There’s Finally An Explanation For Parents On Why Your Teenager Ignores You
What kind of relationship did you have with your Mom when you were a teenager?
Are you the parent to a teenager now?
Do you always feel like you are at war with them?
First of all, you are not alone.
Let's just say my mom spent a majority of our time fighting like cats and dogs the second I turned 13.
She can attest to this by the way:
It won't fix the hormonal problem going on in your house but I do have a scientific explanation for it all.
The results of a new study were released via NJ.com and it explains everything.
Moral of the story: None of this is your teenager's fault.

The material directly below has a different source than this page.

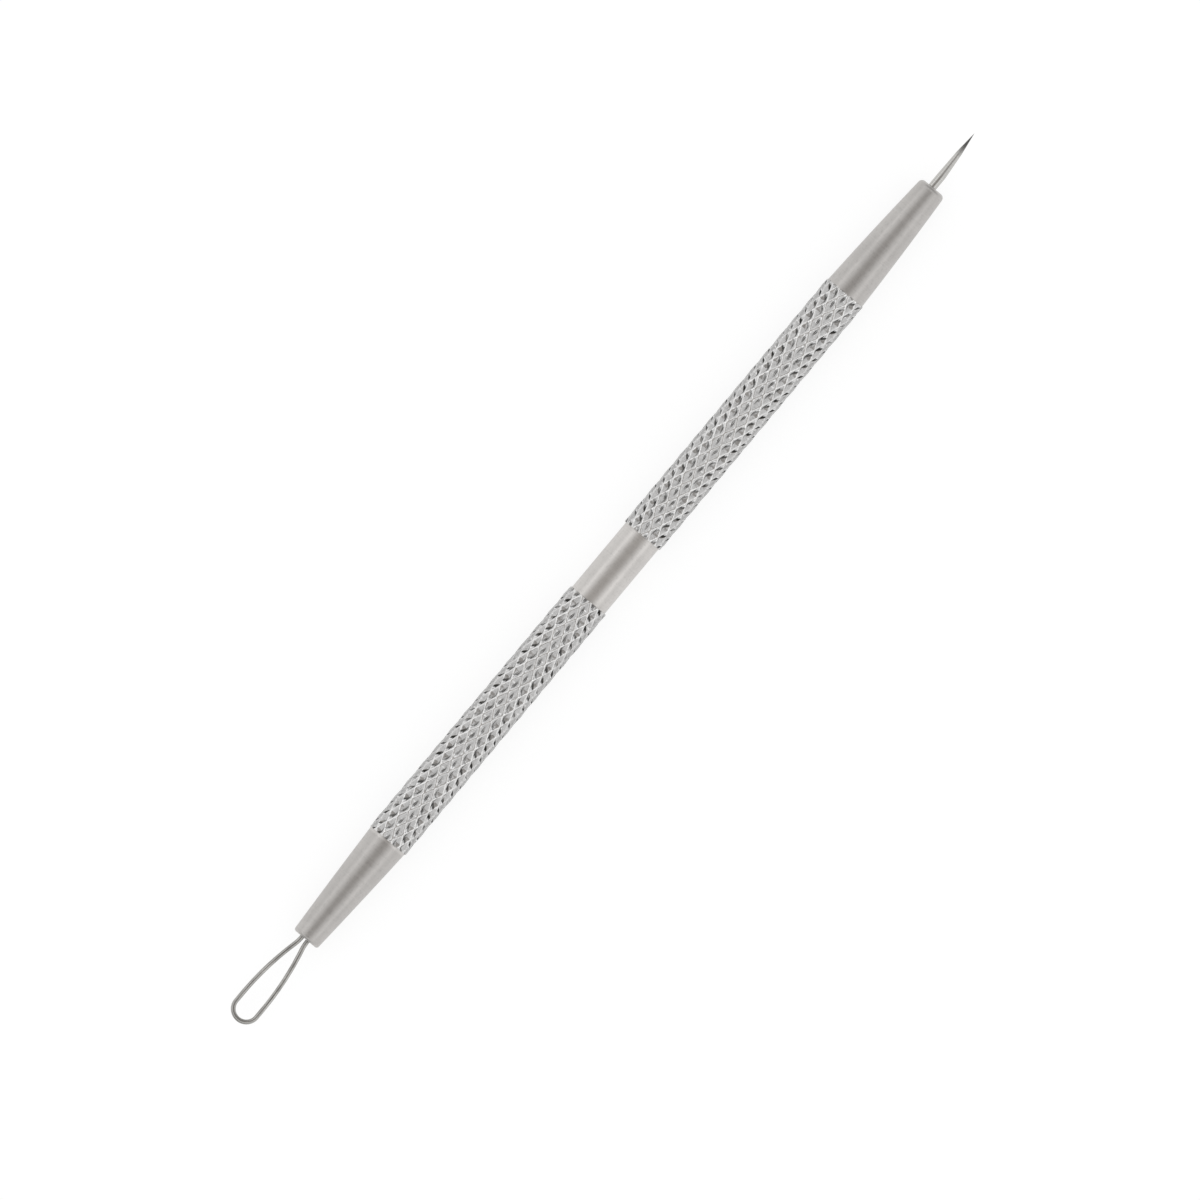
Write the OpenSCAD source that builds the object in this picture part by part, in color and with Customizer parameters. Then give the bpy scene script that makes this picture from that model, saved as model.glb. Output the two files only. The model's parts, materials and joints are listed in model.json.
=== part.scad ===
// Double-ended blackhead extractor: a knurled steel bar with a wire loop in one nose
// and a pointed lancet in the other, both soldered into blind bores.
// The tool lies along X on the plane z = 0, with the lancet towards +X and the loop flat.

/* [Handle] */
// Length of the tapered nose that holds the loop
loop_nose_len = 13.3; // [10:0.1:20]
// Length of the knurled grip next to the loop
loop_grip_len = 32.5; // [10:0.1:45]
// Length of the plain band between the two grips
band_len = 8.7; // [4:0.1:20]
// Length of the knurled grip next to the lancet
lancet_grip_len = 32.9; // [10:0.1:45]
// Length of the tapered nose that holds the lancet
lancet_nose_len = 14.2; // [10:0.1:20]
// Diameter of the plain band
band_d = 4.4; // [4:0.05:4.5]
// Diameter of a nose where it meets the knurling
nose_root_d = 4.54; // [4.2:0.02:4.6]
// Diameter of the end face of the loop's nose, measured before its edge is rounded
loop_nose_d = 3.12; // [2.8:0.02:4]
// Diameter of the end face of the lancet's nose, measured before its edge is rounded
lancet_nose_d = 3.08; // [2.8:0.02:4]
// How far the loop's nose swells past a straight taper at mid length
loop_nose_swell = 0.03; // [0:0.01:0.1]
// How far the lancet's nose swells past a straight taper at mid length
lancet_nose_swell = 0.06; // [0:0.01:0.1]
// Radius of the rounded edge at the loop's nose
loop_nose_edge = 0.3; // [0.1:0.05:0.5]
// Radius of the rounded edge at the lancet's nose
lancet_nose_edge = 0.5; // [0.1:0.05:0.6]

/* [Knurl] */
// Diameter over the crests of the ridges
crest_d = 4.8; // [4.7:0.05:5.2]
// Depth of a pit below the crests
pit_depth = 0.32; // [0.15:0.01:0.4]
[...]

If anything, struggling to get your teenager to listen to you is a sign of a healthy teenage brain.
Bonkers, I know.
Plus, if you have felt that things changed like the flip of a switch at the age of 13, that is because it was.
In the study conducted by the Stanford University School of Medicine, MRI scans were done on 46 tweens between 7 and 16 years old.
Their brain activity was recorded as they listened to different people's voices and various sounds.
According to NJ.com, "The study found that when kids turn 13, the sound of their mother’s voice becomes far less rewarding and intriguing than that of a stranger."
So when your teenager is quick to take advice from their friends or random influencers before you, it is because their brain is wired to do so.
“This shift is reflected in neural activity measured from reward processing regions in response to brief vocal samples,” the authors wrote. “When younger children hear their mother’s voice, reward processing regions show greater activity compared to when they hear nonfamilial, unfamiliar voices. Strikingly, older adolescents show the opposite effect.”
As obnoxious as it is, this shows a sign of a healthy teenager with a properly maturing brain.
It makes sense because at first, you rely on your parents for everything.
It is almost like the human brain is telling teenagers it is time to grow up and rely on resources outside of their household, whether they are ready for it or not.
This study did not cover how teenagers, on average, react to their father's voice but I am beyond curious to see if the results are similar.
How could they not be?
So I guess the next time your teenager pulls a moody move and doesn't listen to what you have to say, just remember that it is because of science, not because of you.
But I promise you that no matter how upset your teenager is, there is one thing that is always guaranteed to cheer things up: food.
Go get a burger. Go get ice cream! Just get something and you'll thank me later.